>> BEGIN
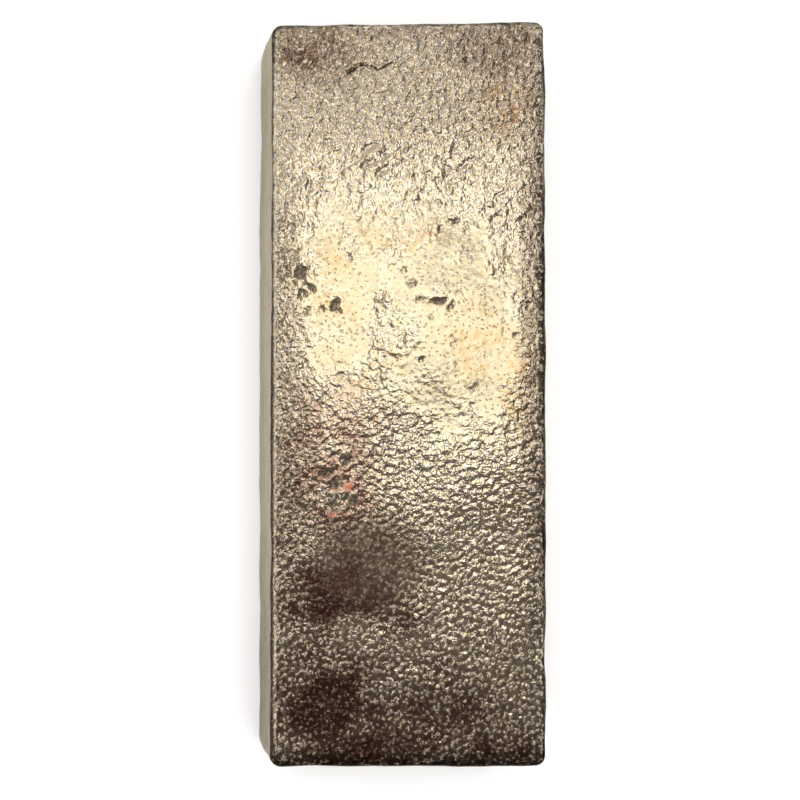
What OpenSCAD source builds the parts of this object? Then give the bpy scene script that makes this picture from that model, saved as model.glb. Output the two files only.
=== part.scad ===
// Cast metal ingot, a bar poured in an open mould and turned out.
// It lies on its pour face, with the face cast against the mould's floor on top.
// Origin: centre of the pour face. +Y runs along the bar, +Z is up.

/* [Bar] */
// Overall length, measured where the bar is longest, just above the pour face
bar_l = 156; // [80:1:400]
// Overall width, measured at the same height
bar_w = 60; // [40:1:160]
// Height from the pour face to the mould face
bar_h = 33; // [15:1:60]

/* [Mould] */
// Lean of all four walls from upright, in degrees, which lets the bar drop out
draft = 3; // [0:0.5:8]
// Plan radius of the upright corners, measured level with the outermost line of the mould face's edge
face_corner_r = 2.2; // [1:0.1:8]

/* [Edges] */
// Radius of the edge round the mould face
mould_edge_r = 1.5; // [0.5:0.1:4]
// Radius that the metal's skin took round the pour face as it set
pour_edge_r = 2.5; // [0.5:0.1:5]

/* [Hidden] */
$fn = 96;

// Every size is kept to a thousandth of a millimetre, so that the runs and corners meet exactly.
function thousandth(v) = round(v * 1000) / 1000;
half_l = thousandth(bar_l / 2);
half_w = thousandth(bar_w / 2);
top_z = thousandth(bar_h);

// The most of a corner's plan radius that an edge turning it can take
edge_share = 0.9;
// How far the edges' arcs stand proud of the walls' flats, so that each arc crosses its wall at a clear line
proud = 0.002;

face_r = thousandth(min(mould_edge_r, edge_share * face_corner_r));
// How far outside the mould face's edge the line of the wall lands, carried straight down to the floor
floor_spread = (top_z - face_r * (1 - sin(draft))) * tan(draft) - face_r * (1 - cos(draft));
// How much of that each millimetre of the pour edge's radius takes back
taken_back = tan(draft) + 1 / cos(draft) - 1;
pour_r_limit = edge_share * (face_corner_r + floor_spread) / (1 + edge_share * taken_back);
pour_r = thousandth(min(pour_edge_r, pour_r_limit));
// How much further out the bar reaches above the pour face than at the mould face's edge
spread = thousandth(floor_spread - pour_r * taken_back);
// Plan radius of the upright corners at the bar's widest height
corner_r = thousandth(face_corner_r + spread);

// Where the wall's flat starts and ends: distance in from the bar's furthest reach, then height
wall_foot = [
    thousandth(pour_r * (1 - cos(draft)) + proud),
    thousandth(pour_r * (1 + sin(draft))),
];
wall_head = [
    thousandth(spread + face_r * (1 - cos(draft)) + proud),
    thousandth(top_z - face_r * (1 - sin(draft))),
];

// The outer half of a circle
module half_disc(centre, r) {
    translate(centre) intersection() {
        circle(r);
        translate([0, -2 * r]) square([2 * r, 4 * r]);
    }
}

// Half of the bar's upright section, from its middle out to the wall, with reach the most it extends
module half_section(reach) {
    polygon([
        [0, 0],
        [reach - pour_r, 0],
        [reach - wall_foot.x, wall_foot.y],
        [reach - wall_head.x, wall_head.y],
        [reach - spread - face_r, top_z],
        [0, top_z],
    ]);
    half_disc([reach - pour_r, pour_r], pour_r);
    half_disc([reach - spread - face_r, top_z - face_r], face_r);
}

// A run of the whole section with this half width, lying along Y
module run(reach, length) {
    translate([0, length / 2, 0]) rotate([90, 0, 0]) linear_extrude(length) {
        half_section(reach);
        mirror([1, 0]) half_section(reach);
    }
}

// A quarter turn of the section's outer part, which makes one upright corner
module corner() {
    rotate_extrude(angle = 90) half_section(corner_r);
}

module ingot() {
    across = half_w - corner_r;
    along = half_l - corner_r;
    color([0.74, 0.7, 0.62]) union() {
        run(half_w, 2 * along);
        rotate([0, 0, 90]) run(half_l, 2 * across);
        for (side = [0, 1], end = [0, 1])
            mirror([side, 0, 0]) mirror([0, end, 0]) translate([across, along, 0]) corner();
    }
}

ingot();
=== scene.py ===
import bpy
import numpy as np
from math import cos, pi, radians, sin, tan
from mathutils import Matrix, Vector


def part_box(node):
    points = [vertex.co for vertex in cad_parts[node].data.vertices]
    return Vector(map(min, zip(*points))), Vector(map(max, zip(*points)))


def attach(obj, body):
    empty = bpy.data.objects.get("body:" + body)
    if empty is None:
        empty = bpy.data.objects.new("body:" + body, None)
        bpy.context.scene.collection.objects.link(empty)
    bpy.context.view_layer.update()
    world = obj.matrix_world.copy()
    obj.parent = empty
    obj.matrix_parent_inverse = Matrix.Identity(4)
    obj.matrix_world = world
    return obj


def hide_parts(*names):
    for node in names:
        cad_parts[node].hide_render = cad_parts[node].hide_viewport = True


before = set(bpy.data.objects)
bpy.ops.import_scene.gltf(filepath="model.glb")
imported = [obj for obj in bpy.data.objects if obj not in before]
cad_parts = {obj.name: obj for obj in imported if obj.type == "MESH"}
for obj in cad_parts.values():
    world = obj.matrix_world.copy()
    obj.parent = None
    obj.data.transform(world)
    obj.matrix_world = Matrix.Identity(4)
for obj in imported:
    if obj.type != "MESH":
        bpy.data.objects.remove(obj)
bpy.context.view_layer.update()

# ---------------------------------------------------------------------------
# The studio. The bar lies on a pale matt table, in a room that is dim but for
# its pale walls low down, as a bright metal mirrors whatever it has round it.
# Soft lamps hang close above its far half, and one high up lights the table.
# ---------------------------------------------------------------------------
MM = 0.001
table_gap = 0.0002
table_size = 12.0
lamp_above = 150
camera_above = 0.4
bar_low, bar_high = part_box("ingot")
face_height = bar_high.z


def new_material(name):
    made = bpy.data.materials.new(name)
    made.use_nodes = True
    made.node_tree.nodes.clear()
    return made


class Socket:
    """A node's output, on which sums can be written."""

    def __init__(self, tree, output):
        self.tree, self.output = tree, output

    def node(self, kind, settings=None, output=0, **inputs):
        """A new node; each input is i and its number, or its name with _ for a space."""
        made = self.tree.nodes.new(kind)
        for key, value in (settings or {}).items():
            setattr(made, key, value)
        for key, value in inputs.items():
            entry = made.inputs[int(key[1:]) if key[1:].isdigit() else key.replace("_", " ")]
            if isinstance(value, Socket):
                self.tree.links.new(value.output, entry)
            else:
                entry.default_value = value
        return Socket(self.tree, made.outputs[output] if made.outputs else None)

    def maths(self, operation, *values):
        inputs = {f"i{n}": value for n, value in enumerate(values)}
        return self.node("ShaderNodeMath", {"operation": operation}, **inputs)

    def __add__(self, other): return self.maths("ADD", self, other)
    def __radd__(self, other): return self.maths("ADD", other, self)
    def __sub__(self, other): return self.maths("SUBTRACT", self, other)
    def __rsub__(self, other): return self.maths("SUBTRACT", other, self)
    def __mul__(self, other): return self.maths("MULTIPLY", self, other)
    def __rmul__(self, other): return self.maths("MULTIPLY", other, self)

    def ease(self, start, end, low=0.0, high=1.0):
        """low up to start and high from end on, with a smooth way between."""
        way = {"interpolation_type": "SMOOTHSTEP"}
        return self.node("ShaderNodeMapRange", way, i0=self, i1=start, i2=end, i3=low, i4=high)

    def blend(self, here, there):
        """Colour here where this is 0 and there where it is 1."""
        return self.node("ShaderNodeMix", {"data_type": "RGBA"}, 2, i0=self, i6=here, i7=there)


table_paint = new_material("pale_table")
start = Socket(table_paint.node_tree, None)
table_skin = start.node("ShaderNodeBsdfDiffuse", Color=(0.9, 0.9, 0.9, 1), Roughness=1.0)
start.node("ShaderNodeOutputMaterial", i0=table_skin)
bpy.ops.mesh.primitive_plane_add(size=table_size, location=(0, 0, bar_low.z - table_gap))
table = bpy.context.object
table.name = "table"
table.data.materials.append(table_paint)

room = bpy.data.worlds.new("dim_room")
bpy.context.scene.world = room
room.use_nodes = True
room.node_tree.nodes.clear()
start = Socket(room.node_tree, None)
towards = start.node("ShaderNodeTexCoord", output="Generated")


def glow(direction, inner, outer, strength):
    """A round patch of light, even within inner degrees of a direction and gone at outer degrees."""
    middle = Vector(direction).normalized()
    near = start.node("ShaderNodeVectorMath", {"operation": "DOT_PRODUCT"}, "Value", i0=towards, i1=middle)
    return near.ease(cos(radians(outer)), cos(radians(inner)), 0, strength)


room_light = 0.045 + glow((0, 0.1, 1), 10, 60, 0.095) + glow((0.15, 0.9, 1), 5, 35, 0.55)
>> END
*WHAT IS NEEDED*.
Reproduce verbatim only this range: the first line of the material through the line that contains "bar, +Z is up.", inclusive.

*EXERCISE SOLUTION*.
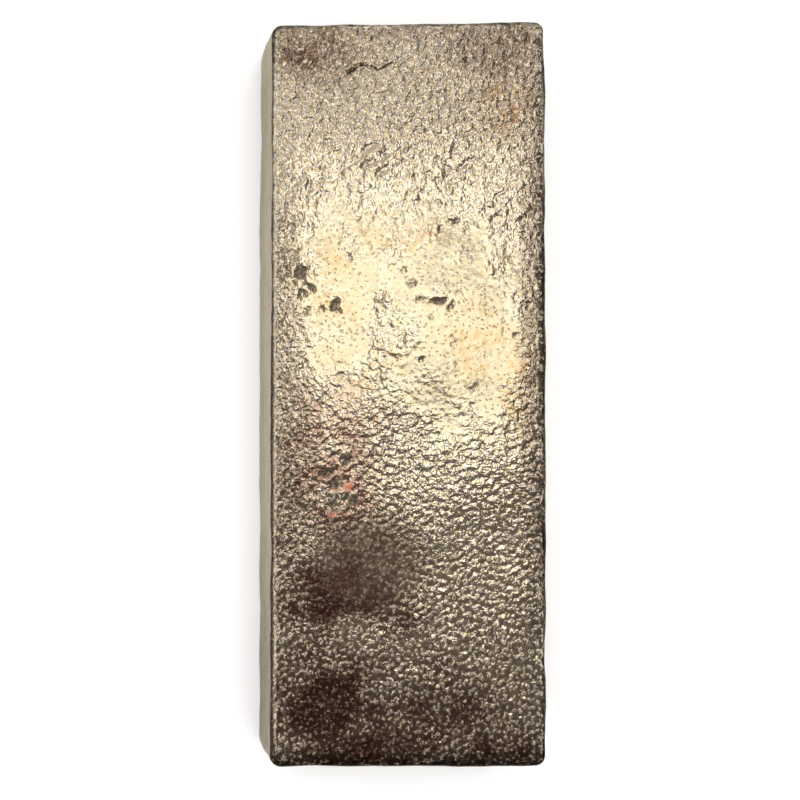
What OpenSCAD source builds the parts of this object? Then give the bpy scene script that makes this picture from that model, saved as model.glb. Output the two files only.
=== part.scad ===
// Cast metal ingot, a bar poured in an open mould and turned out.
// It lies on its pour face, with the face cast against the mould's floor on top.
// Origin: centre of the pour face. +Y runs along the bar, +Z is up.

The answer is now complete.